Raw data:

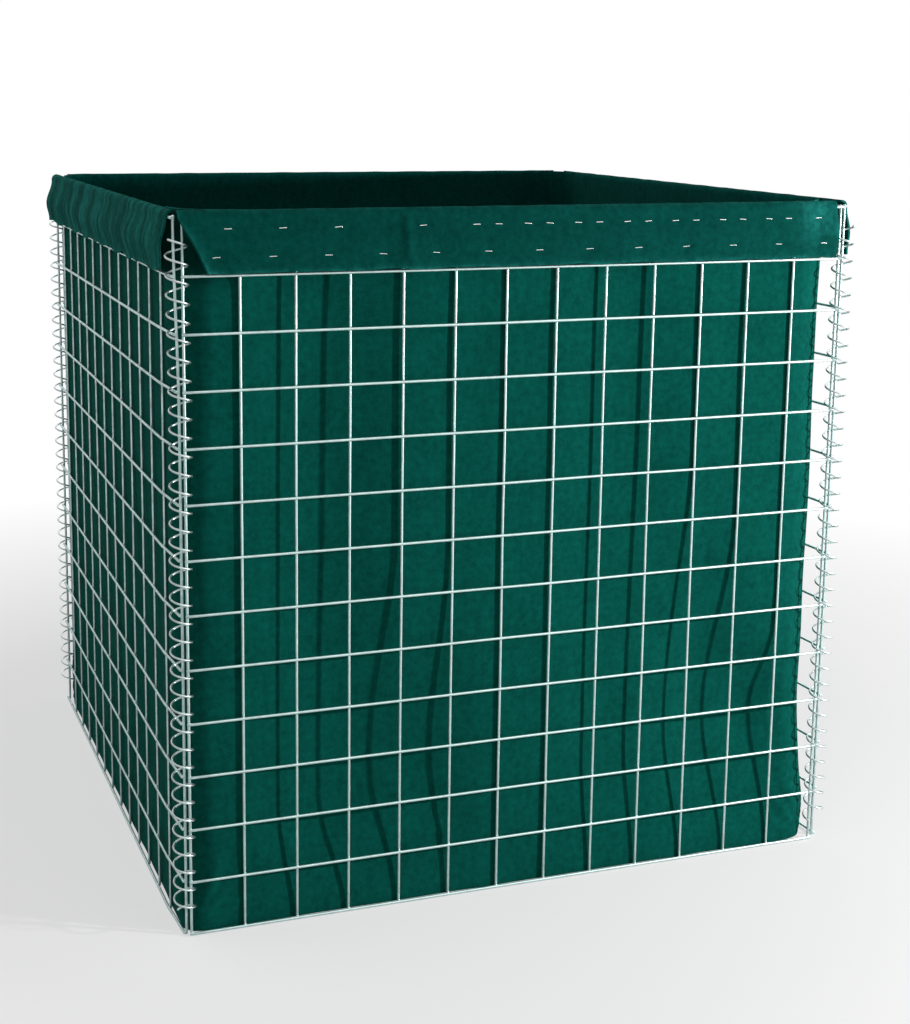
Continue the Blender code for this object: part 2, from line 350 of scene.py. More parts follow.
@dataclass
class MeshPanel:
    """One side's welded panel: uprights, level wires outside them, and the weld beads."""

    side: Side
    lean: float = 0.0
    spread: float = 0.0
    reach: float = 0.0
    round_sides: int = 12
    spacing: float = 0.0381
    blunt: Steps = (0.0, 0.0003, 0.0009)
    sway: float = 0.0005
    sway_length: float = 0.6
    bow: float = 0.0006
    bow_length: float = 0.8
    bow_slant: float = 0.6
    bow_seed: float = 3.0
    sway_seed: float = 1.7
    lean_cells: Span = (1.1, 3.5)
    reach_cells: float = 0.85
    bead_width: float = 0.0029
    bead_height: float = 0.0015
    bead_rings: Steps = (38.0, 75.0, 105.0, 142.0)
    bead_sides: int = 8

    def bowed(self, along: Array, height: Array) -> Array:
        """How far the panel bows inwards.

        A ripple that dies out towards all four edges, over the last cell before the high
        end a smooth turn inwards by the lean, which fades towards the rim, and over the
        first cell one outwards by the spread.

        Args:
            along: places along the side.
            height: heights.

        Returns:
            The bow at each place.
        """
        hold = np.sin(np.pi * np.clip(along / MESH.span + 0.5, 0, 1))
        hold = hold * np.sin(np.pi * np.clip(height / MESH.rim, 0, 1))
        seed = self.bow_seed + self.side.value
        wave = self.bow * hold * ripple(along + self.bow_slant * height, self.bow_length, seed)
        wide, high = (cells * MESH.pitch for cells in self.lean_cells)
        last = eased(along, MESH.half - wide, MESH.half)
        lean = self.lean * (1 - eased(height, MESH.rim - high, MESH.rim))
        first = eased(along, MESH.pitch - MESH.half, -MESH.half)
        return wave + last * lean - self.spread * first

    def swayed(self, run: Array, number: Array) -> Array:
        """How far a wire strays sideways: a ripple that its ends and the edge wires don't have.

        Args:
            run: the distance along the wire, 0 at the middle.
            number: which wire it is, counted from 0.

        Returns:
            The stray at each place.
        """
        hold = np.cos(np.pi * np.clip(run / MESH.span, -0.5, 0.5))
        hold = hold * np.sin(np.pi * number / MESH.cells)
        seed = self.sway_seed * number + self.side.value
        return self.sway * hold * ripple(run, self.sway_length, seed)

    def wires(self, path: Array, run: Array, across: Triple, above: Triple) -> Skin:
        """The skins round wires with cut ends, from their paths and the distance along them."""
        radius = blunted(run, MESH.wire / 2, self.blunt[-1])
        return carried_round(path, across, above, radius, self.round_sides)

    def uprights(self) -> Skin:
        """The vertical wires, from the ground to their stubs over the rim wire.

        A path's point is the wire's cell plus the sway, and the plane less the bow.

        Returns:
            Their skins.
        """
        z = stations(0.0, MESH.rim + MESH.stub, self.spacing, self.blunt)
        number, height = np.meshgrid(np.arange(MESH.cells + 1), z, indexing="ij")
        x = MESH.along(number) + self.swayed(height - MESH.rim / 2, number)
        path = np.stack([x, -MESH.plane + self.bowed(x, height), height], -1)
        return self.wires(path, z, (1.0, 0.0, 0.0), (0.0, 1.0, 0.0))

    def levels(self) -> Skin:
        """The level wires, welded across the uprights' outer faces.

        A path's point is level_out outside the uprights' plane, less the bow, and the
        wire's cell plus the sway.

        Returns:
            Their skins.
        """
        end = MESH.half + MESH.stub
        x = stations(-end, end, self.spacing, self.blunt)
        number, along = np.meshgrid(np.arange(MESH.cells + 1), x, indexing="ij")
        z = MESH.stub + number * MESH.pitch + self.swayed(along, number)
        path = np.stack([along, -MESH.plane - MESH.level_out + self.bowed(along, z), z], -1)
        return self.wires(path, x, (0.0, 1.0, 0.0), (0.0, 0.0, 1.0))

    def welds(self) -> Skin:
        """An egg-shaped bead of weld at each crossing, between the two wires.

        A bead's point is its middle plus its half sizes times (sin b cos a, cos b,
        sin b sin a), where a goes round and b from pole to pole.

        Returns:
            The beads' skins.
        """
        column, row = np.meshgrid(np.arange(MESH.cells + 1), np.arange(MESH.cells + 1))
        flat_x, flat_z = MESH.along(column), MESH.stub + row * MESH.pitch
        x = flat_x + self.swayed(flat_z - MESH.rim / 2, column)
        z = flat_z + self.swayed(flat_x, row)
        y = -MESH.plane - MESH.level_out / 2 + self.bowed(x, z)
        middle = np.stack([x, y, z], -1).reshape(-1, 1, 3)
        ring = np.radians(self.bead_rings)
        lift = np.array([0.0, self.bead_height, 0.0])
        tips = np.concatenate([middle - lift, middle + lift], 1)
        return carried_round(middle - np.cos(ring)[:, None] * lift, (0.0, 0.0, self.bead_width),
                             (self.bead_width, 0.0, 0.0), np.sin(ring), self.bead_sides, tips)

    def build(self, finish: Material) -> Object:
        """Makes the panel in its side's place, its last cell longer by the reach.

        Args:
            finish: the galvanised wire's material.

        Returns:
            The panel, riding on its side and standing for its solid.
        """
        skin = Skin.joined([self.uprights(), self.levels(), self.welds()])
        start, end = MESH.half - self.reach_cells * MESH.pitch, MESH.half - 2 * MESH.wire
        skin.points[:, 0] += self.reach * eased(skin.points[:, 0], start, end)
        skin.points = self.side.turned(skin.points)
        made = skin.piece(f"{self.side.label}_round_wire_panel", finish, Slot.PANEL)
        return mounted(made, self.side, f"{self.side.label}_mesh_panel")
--
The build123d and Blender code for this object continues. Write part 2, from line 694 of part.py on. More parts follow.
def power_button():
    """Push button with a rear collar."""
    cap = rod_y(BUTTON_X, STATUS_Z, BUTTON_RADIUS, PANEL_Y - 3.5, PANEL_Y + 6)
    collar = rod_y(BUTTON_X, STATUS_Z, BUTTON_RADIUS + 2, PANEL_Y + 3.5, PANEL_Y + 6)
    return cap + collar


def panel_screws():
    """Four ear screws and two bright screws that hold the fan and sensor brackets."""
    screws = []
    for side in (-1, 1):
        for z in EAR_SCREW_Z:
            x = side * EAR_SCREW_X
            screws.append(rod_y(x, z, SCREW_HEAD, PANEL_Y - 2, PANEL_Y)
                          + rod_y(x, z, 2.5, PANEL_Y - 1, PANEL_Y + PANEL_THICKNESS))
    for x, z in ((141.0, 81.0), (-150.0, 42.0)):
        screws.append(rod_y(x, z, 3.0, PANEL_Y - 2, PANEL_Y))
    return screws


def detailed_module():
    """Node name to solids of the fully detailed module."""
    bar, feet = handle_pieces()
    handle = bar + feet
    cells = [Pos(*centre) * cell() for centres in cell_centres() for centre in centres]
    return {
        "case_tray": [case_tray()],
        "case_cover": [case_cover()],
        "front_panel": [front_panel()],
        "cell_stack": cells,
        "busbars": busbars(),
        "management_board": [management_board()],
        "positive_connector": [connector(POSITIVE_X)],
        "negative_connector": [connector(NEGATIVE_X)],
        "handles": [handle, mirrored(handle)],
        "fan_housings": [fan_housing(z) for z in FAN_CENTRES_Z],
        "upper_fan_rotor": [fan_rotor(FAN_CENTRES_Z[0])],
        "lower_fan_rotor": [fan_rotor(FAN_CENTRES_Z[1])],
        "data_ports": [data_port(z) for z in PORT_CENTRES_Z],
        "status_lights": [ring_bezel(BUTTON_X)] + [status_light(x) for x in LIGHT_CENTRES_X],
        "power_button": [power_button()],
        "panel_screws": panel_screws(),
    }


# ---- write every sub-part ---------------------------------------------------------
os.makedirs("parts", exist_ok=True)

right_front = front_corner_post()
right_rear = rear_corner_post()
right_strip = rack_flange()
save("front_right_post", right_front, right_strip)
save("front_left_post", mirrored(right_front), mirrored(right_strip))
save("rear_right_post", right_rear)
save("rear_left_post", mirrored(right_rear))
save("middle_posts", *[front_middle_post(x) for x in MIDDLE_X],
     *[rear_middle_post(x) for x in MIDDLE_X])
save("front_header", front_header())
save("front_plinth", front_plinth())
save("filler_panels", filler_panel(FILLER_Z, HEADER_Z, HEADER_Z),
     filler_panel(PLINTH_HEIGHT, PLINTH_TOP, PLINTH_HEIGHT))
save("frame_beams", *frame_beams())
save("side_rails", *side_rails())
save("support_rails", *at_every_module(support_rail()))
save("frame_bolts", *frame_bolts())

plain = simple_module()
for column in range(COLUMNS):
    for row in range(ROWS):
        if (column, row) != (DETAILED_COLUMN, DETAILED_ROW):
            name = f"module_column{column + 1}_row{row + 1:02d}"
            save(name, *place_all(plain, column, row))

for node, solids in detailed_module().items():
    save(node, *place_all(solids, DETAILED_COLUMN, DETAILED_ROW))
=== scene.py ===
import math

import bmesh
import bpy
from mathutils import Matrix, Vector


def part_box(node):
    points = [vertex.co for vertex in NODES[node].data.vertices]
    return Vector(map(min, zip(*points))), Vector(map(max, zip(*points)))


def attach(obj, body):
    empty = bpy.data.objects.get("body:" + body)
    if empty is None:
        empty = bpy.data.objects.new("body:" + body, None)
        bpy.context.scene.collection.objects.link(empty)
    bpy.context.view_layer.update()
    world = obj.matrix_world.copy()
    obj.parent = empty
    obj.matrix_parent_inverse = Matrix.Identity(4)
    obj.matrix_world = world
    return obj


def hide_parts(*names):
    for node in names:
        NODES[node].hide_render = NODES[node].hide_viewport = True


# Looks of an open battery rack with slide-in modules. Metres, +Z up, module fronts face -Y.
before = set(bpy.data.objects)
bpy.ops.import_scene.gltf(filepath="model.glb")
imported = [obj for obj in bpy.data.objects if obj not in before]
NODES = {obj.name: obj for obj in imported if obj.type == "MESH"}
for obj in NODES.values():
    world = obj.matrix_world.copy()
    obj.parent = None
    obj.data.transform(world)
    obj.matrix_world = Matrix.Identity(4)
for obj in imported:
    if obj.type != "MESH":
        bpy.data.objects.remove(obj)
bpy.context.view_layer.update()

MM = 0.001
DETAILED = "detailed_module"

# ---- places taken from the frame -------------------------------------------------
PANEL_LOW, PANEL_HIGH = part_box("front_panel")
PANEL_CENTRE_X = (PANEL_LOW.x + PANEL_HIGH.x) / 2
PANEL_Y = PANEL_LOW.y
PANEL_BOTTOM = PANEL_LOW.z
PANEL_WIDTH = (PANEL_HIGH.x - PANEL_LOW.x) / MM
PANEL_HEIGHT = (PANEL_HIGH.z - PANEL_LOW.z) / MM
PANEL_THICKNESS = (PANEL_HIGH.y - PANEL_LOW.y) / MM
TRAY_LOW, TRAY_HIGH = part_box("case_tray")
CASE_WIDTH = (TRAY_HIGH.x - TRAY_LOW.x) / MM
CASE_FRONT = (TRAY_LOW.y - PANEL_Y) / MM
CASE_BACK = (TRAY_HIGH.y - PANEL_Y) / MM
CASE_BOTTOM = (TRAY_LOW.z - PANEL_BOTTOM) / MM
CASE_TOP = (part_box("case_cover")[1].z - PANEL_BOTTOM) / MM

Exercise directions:
Lines containing the word "True" must all be returned from the material above.

Exercise result:
os.makedirs("parts", exist_ok=True)
        NODES[node].hide_render = NODES[node].hide_viewport = True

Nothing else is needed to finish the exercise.